• WHAT THE EXERCISE ASKS: Both end lines count: copy exactly from the line that contains "Turn this picture" to the line that contains "a wire clamp.", and only those lines.
::: DATA
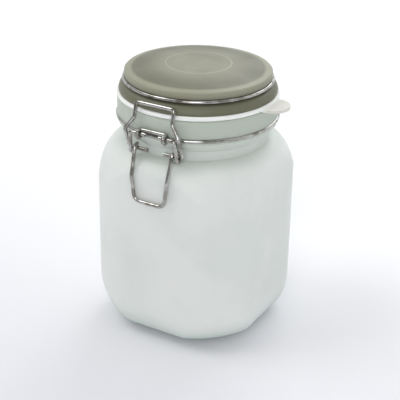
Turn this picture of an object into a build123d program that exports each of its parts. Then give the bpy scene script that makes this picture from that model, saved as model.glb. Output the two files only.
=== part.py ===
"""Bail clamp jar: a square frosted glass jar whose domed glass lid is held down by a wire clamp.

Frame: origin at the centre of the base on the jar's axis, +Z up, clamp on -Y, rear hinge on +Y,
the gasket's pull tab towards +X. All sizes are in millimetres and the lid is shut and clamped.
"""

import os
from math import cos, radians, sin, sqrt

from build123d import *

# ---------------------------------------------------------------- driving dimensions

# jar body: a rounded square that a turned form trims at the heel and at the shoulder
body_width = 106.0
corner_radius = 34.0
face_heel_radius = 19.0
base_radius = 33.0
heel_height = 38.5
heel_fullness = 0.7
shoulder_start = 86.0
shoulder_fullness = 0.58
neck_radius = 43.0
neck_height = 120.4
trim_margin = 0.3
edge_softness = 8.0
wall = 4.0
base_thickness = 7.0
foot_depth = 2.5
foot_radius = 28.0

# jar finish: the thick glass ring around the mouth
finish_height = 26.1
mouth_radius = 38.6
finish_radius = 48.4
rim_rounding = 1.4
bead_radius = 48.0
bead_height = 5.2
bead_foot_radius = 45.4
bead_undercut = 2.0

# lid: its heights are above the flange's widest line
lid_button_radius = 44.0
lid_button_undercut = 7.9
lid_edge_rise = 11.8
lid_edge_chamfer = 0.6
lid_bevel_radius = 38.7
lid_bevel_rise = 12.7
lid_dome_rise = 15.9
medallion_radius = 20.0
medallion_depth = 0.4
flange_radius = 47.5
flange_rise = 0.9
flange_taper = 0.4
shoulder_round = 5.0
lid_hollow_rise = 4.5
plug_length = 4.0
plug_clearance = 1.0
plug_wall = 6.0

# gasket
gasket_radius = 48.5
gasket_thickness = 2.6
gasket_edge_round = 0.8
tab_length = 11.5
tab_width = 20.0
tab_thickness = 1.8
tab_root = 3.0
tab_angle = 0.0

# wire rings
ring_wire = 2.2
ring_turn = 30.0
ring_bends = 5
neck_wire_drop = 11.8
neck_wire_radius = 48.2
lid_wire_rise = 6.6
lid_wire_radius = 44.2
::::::
::: DATA
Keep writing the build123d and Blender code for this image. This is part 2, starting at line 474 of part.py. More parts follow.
::::::
• RESULT OF THE TASK:
Turn this picture of an object into a build123d program that exports each of its parts. Then give the bpy scene script that makes this picture from that model, saved as model.glb. Output the two files only.
=== part.py ===
"""Bail clamp jar: a square frosted glass jar whose domed glass lid is held down by a wire clamp.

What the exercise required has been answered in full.